VII. "The Inordinately Selfish"
The inordinately selfish are particularly
susceptible to frustration. The more selfish a person, the more poignant his
disappointments. It is the inordinately selfish, therefore, who are likely to
be the most persuasive champions of selflessness. The fiercest fanatics are
often selfish people who were forced, by innate shortcomings or external
circumstances, to lose faith in their own selves. They separate the excellent
instrument of their selfishness from their ineffectual selves and attach it to
the service of some holy cause. And though it be a faith of love and humility
they adopt, they can be neither loving nor humble. (§38; p. 48)

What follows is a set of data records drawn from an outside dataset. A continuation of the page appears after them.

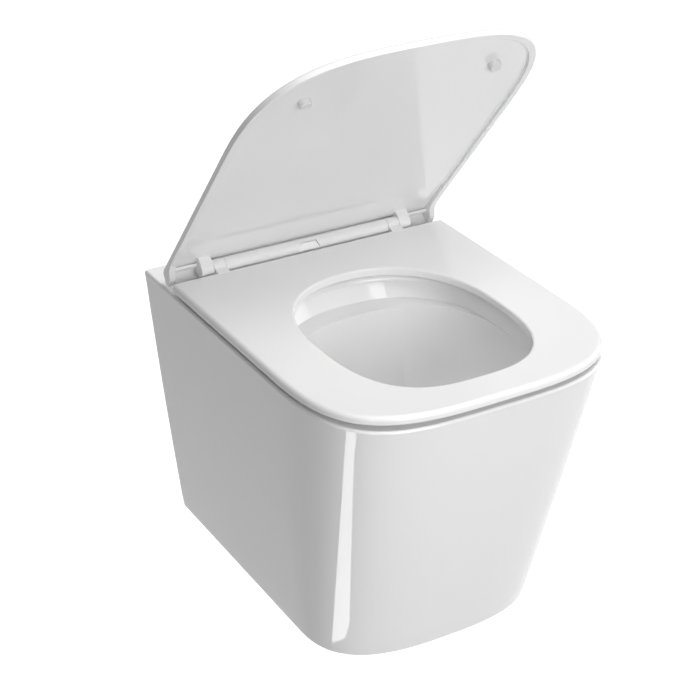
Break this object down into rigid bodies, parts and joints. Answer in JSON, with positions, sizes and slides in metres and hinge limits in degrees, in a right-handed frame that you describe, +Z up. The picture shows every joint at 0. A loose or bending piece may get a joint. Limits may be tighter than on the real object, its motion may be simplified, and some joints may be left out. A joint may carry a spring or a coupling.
{
  "type": "wall hung toilet",
  "caption": "Fully shrouded rimless wall hung toilet pan with a slim soft-close seat and cover on an adjustable quick-release hinge.",
  "frame": {"origin": "middle of the two wall fixings, in the plane of the finished wall", "axes": "+X to the right for someone facing the wall, +Y into the wall, +Z up; the pan reaches out along -Y"},
  "size_m": [0.364, 0.477, 0.6809],
  "materials": {
    "ceramic": null,
    "seat_plastic": "white thermoset, polished",
    "button_plastic": "white, polished",
    "white_plastic": "white, moulded",
    "grey_plastic": "grey, moulded",
    "dark_plastic": "dark grey, moulded",
    "pad_rubber": "white, soft",
    "bush_rubber": "dark, firm",
    "steel": "stainless steel"
  },
  "bodies": {
    "root": {"pan": "ceramic", "bowl": "ceramic", "stud_sleeves": "white_plastic", "expansion_bushes": "bush_rubber", "bush_nuts": "steel", "hinge_bolts": "steel", "bolt_washers": "steel"},
    "discs": {"base_discs": "grey_plastic"},
    "hinge": {"hinge_plate": "steel", "hinge_bar": "seat_plastic", "latch_keeper": "white_plastic", "end_bushings": "dark_plastic", "seat_damper": "dark_plastic", "cover_damper": "dark_plastic", "spring_left": "steel", "spring_right": "steel"},
    "button": {"release_button": "button_plastic"},
    "latch_l": {"latch_left": "steel"},
    "latch_r": {"latch_right": "steel"},
    "seat": {"seat": "seat_plastic", "seat_buffers": "pad_rubber", "seat_shaft": "steel"},
    "cover": {"cover": "seat_plastic", "cover_ends": "seat_plastic", "cover_buffers": "pad_rubber", "cover_shaft": "steel"}
  },
  "joints": [
    {"name": "side_adjust", "type": "slide", "parent": "root", "child": "discs", "axis": [1, 0, 0], "range_m": [-0.002, 0.002]},
    {"name": "depth_adjust", "type": "slide", "parent": "discs", "child": "hinge", "axis": [0, 1, 0], "range_m": [-0.004, 0.004]},
    {"name": "release_button", "type": "slide", "parent": "hinge", "child": "button", "axis": [0, 1, 0], "range_m": [0, 0.0035], "stiffness_N_per_m": 600, "springref_m": -0.004},
    {"name": "latch_left", "type": "slide", "parent": "hinge", "child": "latch_l", "axis": [-1, 0, 0], "range_m": [0, 0.0035], "deforming": ["spring_left"]},
    {"name": "latch_right", "type": "slide", "parent": "hinge", "child": "latch_r", "axis": [1, 0, 0], "range_m": [0, 0.0035], "deforming": ["spring_right"]},
    {"name": "seat_hinge", "type": "hinge", "parent": "hinge", "child": "seat", "pos_m": [0, -0.0665, 0.097], "axis": [-1, 0, 0], "range_deg": [0, 50]},
    {"name": "cover_hinge", "type": "hinge", "parent": "hinge", "child": "cover", "pos_m": [0, -0.0665, 0.097], "axis": [-1, 0, 0], "range_deg": [-51.1, 45.4]}
  ],
  "couplings": [
    {"joint": "latch_left", "follows": "release_button", "ratio": 1},
    {"joint": "latch_right", "follows": "release_button", "ratio": 1}
  ]
}
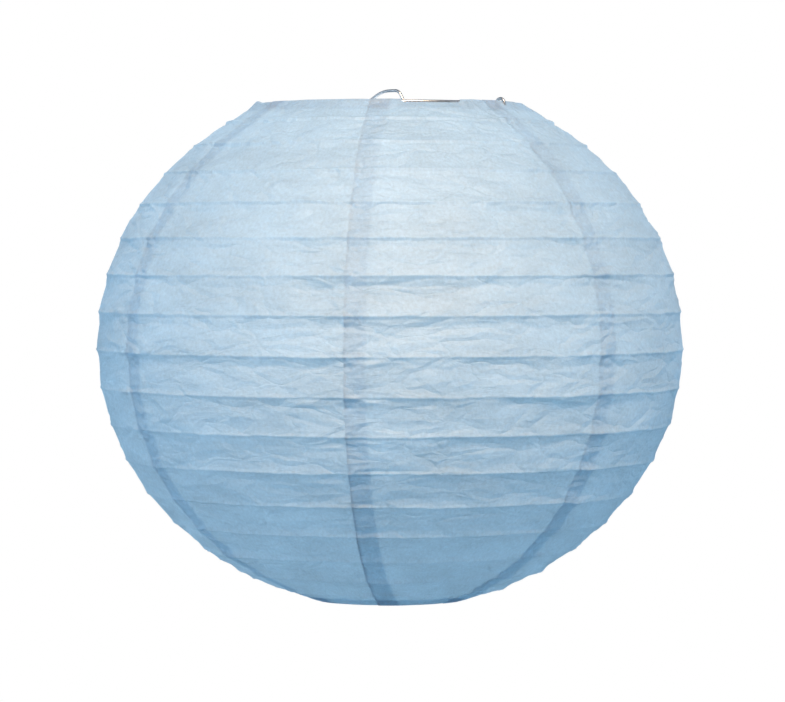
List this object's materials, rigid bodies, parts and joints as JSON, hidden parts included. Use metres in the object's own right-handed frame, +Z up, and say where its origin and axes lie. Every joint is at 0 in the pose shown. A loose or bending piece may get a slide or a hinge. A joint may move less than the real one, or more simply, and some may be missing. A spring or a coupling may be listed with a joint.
{
  "type": "paper lantern",
  "caption": "Round ribbed paper lantern: seven glued paper gores over wire hoops, two end rings and a wire expander with a hanging loop; folds flat.",
  "frame": {"origin": "where a hook bears inside the hanging loop, on the lantern's axis", "axes": "+Z up along the lantern's axis; -Y faces the front view"},
  "size_m": [0.2999, 0.3, 0.261],
  "materials": {
    "blue_paper": "thin matt crinkled tissue paper, pale blue, lets light through",
    "rib_wire": "thin white-coated steel wire",
    "ring_wire": "bright drawn steel wire",
    "expander_wire": "bright galvanised spring wire"
  },
  "bodies": {
    "expander": {"hanger_bow": "expander_wire", "uprights": "expander_wire", "hook_front": "expander_wire", "hook_back": "expander_wire", "foot_front": "expander_wire", "foot_back": "expander_wire"},
    "shell_top": {"top_ring": "ring_wire", "paper_gore_1": "blue_paper", "paper_gore_2": "blue_paper", "paper_gore_3": "blue_paper", "paper_gore_4": "blue_paper", "paper_gore_5": "blue_paper", "paper_gore_6": "blue_paper", "paper_gore_7": "blue_paper"},
    "shell_bottom": {"bottom_ring": "ring_wire"},
    "hoop_01": {"rib_hoop_01": "rib_wire"},
    "hoop_02": {"rib_hoop_02": "rib_wire"},
    "hoop_03": {"rib_hoop_03": "rib_wire"},
    "hoop_04": {"rib_hoop_04": "rib_wire"},
    "hoop_05": {"rib_hoop_05": "rib_wire"},
    "hoop_06": {"rib_hoop_06": "rib_wire"},
    "hoop_07": {"rib_hoop_07": "rib_wire"},
    "hoop_08": {"rib_hoop_08": "rib_wire"},
    "hoop_09": {"rib_hoop_09": "rib_wire"},
    "hoop_10": {"rib_hoop_10": "rib_wire"},
    "hoop_11": {"rib_hoop_11": "rib_wire"},
    "hoop_12": {"rib_hoop_12": "rib_wire"},
    "hoop_13": {"rib_hoop_13": "rib_wire"},
    "hoop_14": {"rib_hoop_14": "rib_wire"},
    "hoop_15": {"rib_hoop_15": "rib_wire"},
    "hoop_16": {"rib_hoop_16": "rib_wire"}
  },
  "joints": [
    {"name": "expander_lift", "type": "slide", "parent": "expander", "child": "shell_top", "axis": [0, 0, -1], "range_m": [0, 0.265], "deforming": ["hook_front", "hook_back", "foot_front", "foot_back"]},
    {"name": "collapse", "type": "slide", "parent": "shell_top", "child": "shell_bottom", "axis": [0, 0, 1], "range_m": [0, 0.2307], "deforming": ["paper_gore_1", "paper_gore_2", "paper_gore_3", "paper_gore_4", "paper_gore_5", "paper_gore_6", "paper_gore_7"]},
    {"name": "rib_01_stack", "type": "slide", "parent": "shell_top", "child": "hoop_01", "axis": [0, 0, 1], "range_m": [0, 0.00859]},
    {"name": "rib_02_stack", "type": "slide", "parent": "shell_top", "child": "hoop_02", "axis": [0, 0, 1], "range_m": [0, 0.01946]},
    {"name": "rib_03_stack", "type": "slide", "parent": "shell_top", "child": "hoop_03", "axis": [0, 0, 1], "range_m": [0, 0.03223]},
    {"name": "rib_04_stack", "type": "slide", "parent": "shell_top", "child": "hoop_04", "axis": [0, 0, 1], "range_m": [0, 0.04661]},
    {"name": "rib_05_stack", "type": "slide", "parent": "shell_top", "child": "hoop_05", "axis": [0, 0, 1], "range_m": [0, 0.06232]},
    {"name": "rib_06_stack", "type": "slide", "parent": "shell_top", "child": "hoop_06", "axis": [0, 0, 1], "range_m": [0, 0.07903]},
    {"name": "rib_07_stack", "type": "slide", "parent": "shell_top", "child": "hoop_07", "axis": [0, 0, 1], "range_m": [0, 0.09641]},
    {"name": "rib_08_stack", "type": "slide", "parent": "shell_top", "child": "hoop_08", "axis": [0, 0, 1], "range_m": [0, 0.1141]},
    {"name": "rib_09_stack", "type": "slide", "parent": "shell_top", "child": "hoop_09", "axis": [0, 0, 1], "range_m": [0, 0.13173]},
    {"name": "rib_10_stack", "type": "slide", "parent": "shell_top", "child": "hoop_10", "axis": [0, 0, 1], "range_m": [0, 0.14895]},
    {"name": "rib_11_stack", "type": "slide", "parent": "shell_top", "child": "hoop_11", "axis": [0, 0, 1], "range_m": [0, 0.16541]},
    {"name": "rib_12_stack", "type": "slide", "parent": "shell_top", "child": "hoop_12", "axis": [0, 0, 1], "range_m": [0, 0.18076]},
    {"name": "rib_13_stack", "type": "slide", "parent": "shell_top", "child": "hoop_13", "axis": [0, 0, 1], "range_m": [0, 0.19469]},
    {"name": "rib_14_stack", "type": "slide", "parent": "shell_top", "child": "hoop_14", "axis": [0, 0, 1], "range_m": [0, 0.20693]},
    {"name": "rib_15_stack", "type": "slide", "parent": "shell_top", "child": "hoop_15", "axis": [0, 0, 1], "range_m": [0, 0.21721]},
    {"name": "rib_16_stack", "type": "slide", "parent": "shell_top", "child": "hoop_16", "axis": [0, 0, 1], "range_m": [0, 0.22534]}
  ],
  "couplings": [
    {"joint": "rib_01_stack", "follows": "collapse", "ratio": 0.03635},
    {"joint": "rib_02_stack", "follows": "collapse", "ratio": 0.0835},
    {"joint": "rib_03_stack", "follows": "collapse", "ratio": 0.13882},
    {"joint": "rib_04_stack", "follows": "collapse", "ratio": 0.20116},
    {"joint": "rib_05_stack", "follows": "collapse", "ratio": 0.26925},
    {"joint": "rib_06_stack", "follows": "collapse", "ratio": 0.3417},
    {"joint": "rib_07_stack", "follows": "collapse", "ratio": 0.41703},
    {"joint": "rib_08_stack", "follows": "collapse", "ratio": 0.4937},
    {"joint": "rib_09_stack", "follows": "collapse", "ratio": 0.57014},
    {"joint": "rib_10_stack", "follows": "collapse", "ratio": 0.64478},
    {"joint": "rib_11_stack", "follows": "collapse", "ratio": 0.71611},
    {"joint": "rib_12_stack", "follows": "collapse", "ratio": 0.78265},
    {"joint": "rib_13_stack", "follows": "collapse", "ratio": 0.84306},
    {"joint": "rib_14_stack", "follows": "collapse", "ratio": 0.8961},
    {"joint": "rib_15_stack", "follows": "collapse", "ratio": 0.94068},
    {"joint": "rib_16_stack", "follows": "collapse", "ratio": 0.97589}
  ]
}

VIII. "The Ambitious Facing Unlimited
Opportunities":
"Unlimited
opportunities can be as potent a cause of frustration as a paucity or lack of
opportunities. When opportunities are apparently unlimited, there is an
inevitable deprecation of the present. The attitude is: 'All that I am doing or
possibly can do is chicken feed compared with what is left undone'" (§39; p.
49)
IX "Minorities"
A minority which preserves its identity is
inevitably a compact whole which shelters the individual, gives him a sense of
belonging and immunizes him against frustration. On the other hand, in a
minority bent on assimilation, the individual stands alone, pitted against
prejudice and discrimination. He is also burdened with the sense of guilt,
however vague, of a renegade. The orthodox Jew is less frustrated than the
emancipated Jew. The segregated Negro in the South is less frustrated than the nonsegregated
Negro in the North. ¶Again, within a minority bent on assimilation, the least
and most successful (economically and culturally) are likely to be more
frustrated than those in between.
X "The Bored"
There is perhaps no more reliable indicator of
a society’s ripeness for a mass movement than the prevalence of unrelieved
boredom. In almost all the descriptions of the periods preceding the rise of
mass movements there is reference to vast ennui; and in their earliest stages
mass movements are more likely to find sympathizers and support among the bored
than among the exploited and oppressed. To a deliberate fomenter of mass
upheavals, the report that people are bored stiff should be at least as
encouraging as that they are suffering from intolerable economic or political
abuses. (§41; pp. 51-52)
No feminist, Hoffer has it that "Boredom accounts for the almost invariable
presence of spinsters and middle-aged women at the birth of mass movements.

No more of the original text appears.